— Begin Supplied material —

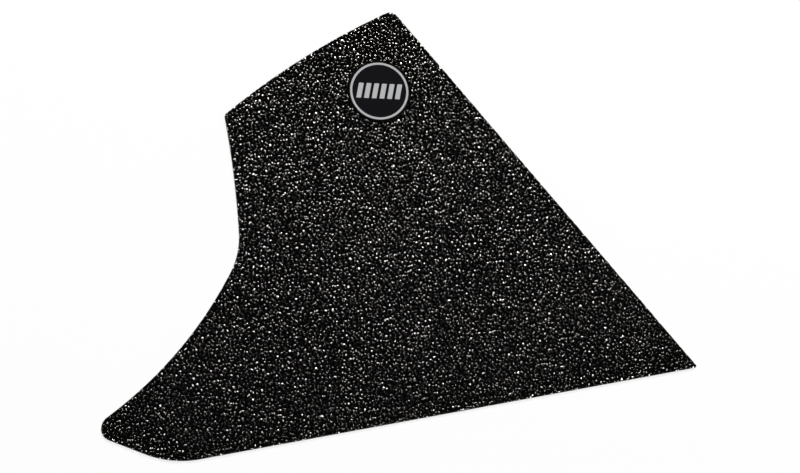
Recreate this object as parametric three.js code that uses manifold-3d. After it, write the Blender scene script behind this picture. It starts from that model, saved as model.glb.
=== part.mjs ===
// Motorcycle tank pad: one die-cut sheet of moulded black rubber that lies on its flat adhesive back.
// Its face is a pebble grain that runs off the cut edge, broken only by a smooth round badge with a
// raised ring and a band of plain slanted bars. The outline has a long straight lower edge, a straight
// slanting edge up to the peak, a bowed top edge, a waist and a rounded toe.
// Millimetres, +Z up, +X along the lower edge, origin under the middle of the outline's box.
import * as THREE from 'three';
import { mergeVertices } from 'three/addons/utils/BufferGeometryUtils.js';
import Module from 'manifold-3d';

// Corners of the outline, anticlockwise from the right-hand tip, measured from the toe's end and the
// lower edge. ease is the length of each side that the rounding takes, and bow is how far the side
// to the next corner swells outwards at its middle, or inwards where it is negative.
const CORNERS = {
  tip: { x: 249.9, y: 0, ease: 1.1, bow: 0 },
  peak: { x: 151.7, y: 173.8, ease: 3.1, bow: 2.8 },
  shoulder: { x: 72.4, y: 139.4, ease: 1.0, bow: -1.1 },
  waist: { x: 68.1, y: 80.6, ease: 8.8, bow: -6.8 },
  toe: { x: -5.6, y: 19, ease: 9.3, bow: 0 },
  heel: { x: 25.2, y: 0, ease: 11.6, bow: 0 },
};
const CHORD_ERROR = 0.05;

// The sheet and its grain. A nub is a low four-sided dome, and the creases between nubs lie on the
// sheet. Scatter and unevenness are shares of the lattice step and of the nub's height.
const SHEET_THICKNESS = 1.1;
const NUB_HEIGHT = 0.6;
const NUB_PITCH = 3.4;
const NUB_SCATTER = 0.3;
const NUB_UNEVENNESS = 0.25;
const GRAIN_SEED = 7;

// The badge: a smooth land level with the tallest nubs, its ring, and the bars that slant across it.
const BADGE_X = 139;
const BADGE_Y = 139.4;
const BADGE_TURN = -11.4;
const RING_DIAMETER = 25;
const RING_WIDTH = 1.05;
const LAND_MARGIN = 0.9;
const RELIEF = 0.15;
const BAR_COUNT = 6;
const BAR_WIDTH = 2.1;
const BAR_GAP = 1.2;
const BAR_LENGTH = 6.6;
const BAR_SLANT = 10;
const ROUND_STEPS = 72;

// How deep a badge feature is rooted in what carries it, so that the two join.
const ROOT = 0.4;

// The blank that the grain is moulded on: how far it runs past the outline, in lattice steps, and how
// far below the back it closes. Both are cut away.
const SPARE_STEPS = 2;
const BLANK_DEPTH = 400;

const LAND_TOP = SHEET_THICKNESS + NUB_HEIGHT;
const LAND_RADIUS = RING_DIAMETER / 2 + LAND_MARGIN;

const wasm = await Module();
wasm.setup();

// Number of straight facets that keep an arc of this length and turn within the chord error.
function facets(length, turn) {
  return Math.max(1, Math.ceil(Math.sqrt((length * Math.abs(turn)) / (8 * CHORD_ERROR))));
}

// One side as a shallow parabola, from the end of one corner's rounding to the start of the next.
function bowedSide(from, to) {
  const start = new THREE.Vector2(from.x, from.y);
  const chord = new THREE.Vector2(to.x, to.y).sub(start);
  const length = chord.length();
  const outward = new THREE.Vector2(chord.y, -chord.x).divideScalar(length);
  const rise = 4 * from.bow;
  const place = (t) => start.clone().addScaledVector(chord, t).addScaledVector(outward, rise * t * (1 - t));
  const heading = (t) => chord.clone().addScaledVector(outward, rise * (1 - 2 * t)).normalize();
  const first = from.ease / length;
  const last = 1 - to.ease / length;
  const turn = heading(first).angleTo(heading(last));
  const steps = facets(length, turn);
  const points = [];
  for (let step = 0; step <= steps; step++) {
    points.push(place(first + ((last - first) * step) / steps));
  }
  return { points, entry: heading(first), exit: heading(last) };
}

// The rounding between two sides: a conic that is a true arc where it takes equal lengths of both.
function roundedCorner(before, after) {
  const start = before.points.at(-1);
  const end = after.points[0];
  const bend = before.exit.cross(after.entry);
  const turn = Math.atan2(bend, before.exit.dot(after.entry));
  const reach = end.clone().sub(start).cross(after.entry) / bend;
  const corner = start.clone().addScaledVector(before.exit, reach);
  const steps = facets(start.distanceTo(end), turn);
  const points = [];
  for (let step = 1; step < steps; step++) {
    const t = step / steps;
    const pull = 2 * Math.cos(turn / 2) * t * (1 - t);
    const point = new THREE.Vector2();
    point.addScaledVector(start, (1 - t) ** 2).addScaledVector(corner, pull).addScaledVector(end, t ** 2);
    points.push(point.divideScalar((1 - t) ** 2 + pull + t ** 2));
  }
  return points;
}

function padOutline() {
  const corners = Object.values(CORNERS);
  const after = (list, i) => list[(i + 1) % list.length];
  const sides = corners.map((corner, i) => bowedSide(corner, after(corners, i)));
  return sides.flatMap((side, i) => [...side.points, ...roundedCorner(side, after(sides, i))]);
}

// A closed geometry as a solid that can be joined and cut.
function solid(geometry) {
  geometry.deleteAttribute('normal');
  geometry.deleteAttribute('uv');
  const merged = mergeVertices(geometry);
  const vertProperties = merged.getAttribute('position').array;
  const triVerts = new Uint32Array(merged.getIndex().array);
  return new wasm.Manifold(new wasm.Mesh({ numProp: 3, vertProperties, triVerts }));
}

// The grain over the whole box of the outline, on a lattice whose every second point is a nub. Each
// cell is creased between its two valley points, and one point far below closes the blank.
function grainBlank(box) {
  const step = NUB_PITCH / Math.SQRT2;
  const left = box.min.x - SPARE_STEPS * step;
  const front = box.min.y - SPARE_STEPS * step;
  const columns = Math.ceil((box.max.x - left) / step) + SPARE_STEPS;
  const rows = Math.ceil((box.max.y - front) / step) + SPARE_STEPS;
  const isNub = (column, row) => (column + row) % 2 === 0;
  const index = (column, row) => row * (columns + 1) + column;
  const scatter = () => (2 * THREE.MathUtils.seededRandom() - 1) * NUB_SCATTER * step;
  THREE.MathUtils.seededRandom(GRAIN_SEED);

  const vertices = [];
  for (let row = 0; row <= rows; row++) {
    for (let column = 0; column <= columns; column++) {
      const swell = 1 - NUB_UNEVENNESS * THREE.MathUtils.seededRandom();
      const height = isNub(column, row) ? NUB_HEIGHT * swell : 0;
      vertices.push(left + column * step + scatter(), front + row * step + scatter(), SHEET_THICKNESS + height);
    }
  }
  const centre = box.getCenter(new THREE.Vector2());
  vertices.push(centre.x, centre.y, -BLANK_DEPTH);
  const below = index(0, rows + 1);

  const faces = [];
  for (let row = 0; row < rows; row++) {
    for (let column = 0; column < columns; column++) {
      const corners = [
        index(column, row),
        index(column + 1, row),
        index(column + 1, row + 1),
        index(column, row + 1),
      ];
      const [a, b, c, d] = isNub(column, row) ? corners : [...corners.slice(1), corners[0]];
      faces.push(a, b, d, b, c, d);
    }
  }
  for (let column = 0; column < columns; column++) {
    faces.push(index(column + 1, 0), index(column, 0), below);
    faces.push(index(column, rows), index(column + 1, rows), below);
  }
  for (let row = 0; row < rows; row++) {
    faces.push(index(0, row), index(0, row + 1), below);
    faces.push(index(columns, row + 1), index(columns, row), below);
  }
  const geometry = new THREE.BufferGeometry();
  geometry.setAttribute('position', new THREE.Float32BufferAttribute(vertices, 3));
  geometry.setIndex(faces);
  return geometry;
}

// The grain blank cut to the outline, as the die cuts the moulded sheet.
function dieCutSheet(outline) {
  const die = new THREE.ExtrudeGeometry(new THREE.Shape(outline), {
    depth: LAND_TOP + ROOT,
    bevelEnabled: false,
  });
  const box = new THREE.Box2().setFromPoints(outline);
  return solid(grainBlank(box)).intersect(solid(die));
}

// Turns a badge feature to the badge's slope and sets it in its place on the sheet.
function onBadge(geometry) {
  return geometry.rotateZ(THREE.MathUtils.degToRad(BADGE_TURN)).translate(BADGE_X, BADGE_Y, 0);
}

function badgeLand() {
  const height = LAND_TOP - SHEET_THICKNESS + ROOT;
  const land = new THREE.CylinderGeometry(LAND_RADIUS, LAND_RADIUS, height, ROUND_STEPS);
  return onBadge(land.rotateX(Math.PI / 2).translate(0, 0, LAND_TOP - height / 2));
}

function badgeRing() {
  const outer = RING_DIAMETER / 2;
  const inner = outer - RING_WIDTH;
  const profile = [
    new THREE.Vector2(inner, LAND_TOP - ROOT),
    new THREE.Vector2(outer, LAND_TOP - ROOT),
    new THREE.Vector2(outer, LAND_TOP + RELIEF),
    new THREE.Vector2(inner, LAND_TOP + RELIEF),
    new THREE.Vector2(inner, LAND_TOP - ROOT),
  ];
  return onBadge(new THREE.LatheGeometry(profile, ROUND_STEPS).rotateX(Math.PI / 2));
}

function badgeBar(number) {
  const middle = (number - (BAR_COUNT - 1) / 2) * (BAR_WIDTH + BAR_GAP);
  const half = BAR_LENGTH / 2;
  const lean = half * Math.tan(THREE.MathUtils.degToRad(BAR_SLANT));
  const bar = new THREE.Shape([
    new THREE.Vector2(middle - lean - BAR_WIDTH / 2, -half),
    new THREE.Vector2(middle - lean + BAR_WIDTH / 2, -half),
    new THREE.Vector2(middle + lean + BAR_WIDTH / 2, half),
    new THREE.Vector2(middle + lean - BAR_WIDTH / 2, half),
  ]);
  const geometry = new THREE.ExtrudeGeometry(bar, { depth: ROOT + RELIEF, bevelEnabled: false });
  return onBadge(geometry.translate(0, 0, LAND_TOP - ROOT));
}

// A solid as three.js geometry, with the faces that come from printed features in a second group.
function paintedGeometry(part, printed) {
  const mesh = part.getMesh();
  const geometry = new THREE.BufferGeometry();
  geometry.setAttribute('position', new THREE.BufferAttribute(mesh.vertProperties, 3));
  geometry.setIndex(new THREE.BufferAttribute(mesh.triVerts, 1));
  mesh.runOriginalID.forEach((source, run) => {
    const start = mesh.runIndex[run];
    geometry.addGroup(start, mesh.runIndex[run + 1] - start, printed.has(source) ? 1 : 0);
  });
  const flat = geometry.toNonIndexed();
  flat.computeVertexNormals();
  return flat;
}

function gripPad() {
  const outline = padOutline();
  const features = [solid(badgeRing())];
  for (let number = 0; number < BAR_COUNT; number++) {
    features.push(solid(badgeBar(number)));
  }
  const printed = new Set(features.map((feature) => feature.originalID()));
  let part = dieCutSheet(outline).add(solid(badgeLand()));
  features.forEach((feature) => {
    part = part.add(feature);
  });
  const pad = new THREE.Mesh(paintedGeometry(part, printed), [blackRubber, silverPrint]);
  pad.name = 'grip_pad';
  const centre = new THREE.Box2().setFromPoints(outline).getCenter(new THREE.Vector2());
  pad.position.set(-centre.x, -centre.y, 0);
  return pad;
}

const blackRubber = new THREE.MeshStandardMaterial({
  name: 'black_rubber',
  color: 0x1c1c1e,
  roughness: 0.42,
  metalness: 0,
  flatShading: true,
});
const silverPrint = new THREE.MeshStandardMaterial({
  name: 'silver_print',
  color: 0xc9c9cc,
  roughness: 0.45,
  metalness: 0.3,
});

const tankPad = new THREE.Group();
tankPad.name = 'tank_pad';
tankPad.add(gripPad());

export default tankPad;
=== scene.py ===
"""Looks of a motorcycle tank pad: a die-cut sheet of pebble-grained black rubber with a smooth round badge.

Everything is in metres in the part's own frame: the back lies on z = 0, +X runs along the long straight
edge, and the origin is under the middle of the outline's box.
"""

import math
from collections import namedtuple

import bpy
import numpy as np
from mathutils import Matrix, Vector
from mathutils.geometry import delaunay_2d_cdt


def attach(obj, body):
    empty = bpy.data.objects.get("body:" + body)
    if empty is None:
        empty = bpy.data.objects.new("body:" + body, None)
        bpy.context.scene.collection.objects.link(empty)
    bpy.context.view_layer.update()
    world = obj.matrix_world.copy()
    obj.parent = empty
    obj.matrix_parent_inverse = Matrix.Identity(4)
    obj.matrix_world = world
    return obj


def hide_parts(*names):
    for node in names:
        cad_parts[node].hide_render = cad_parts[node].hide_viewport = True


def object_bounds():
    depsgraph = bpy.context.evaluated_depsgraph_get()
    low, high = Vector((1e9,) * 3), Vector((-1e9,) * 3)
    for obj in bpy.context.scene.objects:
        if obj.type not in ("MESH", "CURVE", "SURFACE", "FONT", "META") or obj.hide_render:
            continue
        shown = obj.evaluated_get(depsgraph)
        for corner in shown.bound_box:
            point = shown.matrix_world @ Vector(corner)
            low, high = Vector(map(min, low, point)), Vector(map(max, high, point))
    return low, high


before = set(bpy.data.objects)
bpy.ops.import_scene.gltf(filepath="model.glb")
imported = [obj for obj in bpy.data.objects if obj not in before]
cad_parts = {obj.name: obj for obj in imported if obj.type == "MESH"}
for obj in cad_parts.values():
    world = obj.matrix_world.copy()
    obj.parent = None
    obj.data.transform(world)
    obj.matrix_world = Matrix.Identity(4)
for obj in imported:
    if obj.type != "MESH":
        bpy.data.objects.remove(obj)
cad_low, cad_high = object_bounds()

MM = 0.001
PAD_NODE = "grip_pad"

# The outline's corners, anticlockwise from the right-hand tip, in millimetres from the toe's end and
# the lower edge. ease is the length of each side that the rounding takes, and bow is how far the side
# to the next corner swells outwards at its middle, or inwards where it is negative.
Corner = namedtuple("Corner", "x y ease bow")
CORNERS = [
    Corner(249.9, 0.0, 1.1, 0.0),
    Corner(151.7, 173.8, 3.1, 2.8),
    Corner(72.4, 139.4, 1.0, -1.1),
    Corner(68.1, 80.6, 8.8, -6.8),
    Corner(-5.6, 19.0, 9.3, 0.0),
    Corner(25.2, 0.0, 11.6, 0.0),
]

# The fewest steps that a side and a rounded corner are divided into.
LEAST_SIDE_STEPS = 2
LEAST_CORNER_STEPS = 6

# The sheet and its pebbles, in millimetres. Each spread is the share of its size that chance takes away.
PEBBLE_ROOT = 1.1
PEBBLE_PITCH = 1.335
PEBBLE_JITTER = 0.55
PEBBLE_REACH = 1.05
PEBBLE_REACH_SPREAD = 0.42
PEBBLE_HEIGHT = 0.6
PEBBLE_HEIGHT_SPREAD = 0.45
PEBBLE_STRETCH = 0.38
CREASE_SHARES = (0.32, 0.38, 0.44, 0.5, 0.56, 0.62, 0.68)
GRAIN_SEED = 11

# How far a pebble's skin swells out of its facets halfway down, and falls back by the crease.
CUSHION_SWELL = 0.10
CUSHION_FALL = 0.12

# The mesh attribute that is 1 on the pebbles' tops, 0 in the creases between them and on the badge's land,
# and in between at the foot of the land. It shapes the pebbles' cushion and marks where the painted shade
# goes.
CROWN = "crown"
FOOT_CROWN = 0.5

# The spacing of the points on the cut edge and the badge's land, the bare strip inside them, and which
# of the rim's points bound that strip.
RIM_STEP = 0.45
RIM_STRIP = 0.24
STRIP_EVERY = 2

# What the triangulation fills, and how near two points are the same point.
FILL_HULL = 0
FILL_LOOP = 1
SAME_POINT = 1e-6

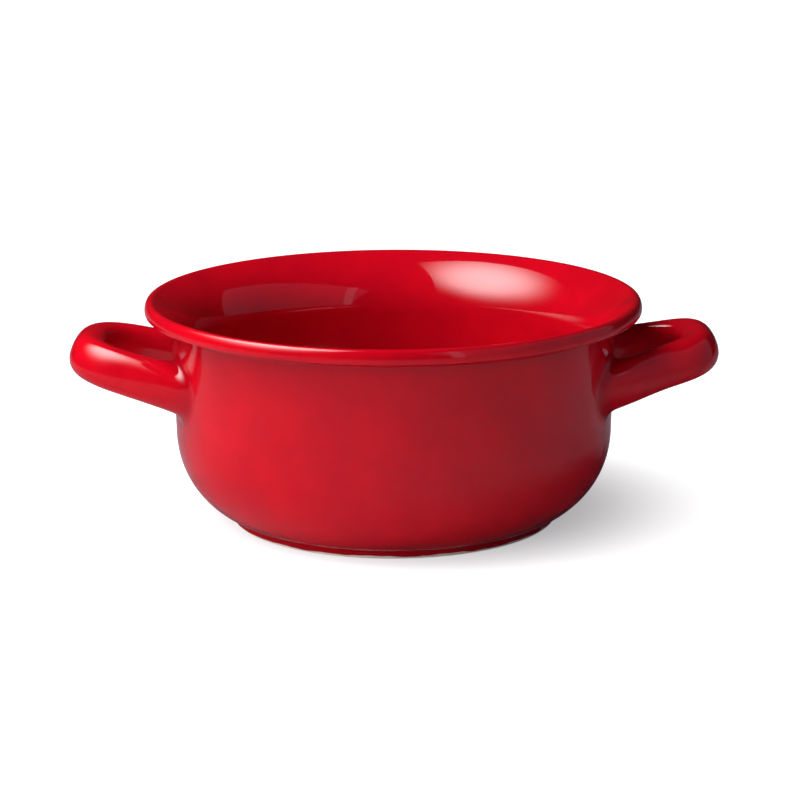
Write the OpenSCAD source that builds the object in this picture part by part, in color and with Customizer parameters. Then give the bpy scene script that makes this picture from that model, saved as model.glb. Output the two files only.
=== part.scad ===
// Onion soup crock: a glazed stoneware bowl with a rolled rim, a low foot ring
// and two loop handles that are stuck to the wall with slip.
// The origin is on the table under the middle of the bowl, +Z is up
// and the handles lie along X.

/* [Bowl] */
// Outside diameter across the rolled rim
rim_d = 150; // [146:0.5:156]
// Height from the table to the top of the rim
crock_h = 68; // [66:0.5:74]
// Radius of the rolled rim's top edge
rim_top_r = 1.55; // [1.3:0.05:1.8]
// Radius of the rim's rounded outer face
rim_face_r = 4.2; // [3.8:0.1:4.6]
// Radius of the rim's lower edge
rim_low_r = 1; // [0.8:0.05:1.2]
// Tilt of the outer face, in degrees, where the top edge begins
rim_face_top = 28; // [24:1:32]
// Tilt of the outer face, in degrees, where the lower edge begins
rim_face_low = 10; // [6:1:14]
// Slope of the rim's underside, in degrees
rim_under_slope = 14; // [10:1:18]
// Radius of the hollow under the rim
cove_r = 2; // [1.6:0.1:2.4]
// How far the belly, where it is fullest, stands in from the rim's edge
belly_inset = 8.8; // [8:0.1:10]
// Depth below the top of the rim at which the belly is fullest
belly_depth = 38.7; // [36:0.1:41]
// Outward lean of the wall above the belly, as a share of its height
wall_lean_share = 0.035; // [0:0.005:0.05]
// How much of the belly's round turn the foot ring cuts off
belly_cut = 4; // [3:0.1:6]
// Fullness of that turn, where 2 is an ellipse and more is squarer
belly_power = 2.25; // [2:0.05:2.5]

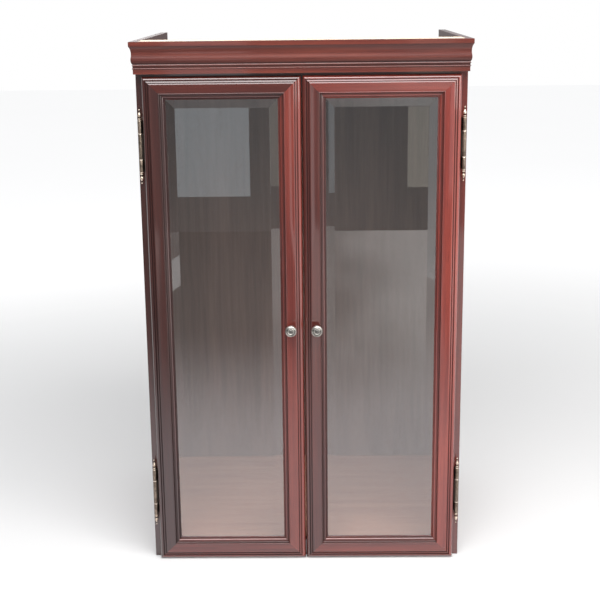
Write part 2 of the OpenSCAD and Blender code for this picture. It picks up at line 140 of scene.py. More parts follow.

— End Supplied material —

Reproduce word for word the material above, beginning with the line that contains "const tankPad = new THREE.Group();" and ending with the line that contains "low, high = Vector((1e9,)".

Exercise output
const tankPad = new THREE.Group();
tankPad.name = 'tank_pad';
tankPad.add(gripPad());

export default tankPad;
=== scene.py ===
"""Looks of a motorcycle tank pad: a die-cut sheet of pebble-grained black rubber with a smooth round badge.

Everything is in metres in the part's own frame: the back lies on z = 0, +X runs along the long straight
edge, and the origin is under the middle of the outline's box.
"""

import math
from collections import namedtuple

import bpy
import numpy as np
from mathutils import Matrix, Vector
from mathutils.geometry import delaunay_2d_cdt


def attach(obj, body):
    empty = bpy.data.objects.get("body:" + body)
    if empty is None:
        empty = bpy.data.objects.new("body:" + body, None)
        bpy.context.scene.collection.objects.link(empty)
    bpy.context.view_layer.update()
    world = obj.matrix_world.copy()
    obj.parent = empty
    obj.matrix_parent_inverse = Matrix.Identity(4)
    obj.matrix_world = world
    return obj


def hide_parts(*names):
    for node in names:
        cad_parts[node].hide_render = cad_parts[node].hide_viewport = True


def object_bounds():
    depsgraph = bpy.context.evaluated_depsgraph_get()
    low, high = Vector((1e9,) * 3), Vector((-1e9,) * 3)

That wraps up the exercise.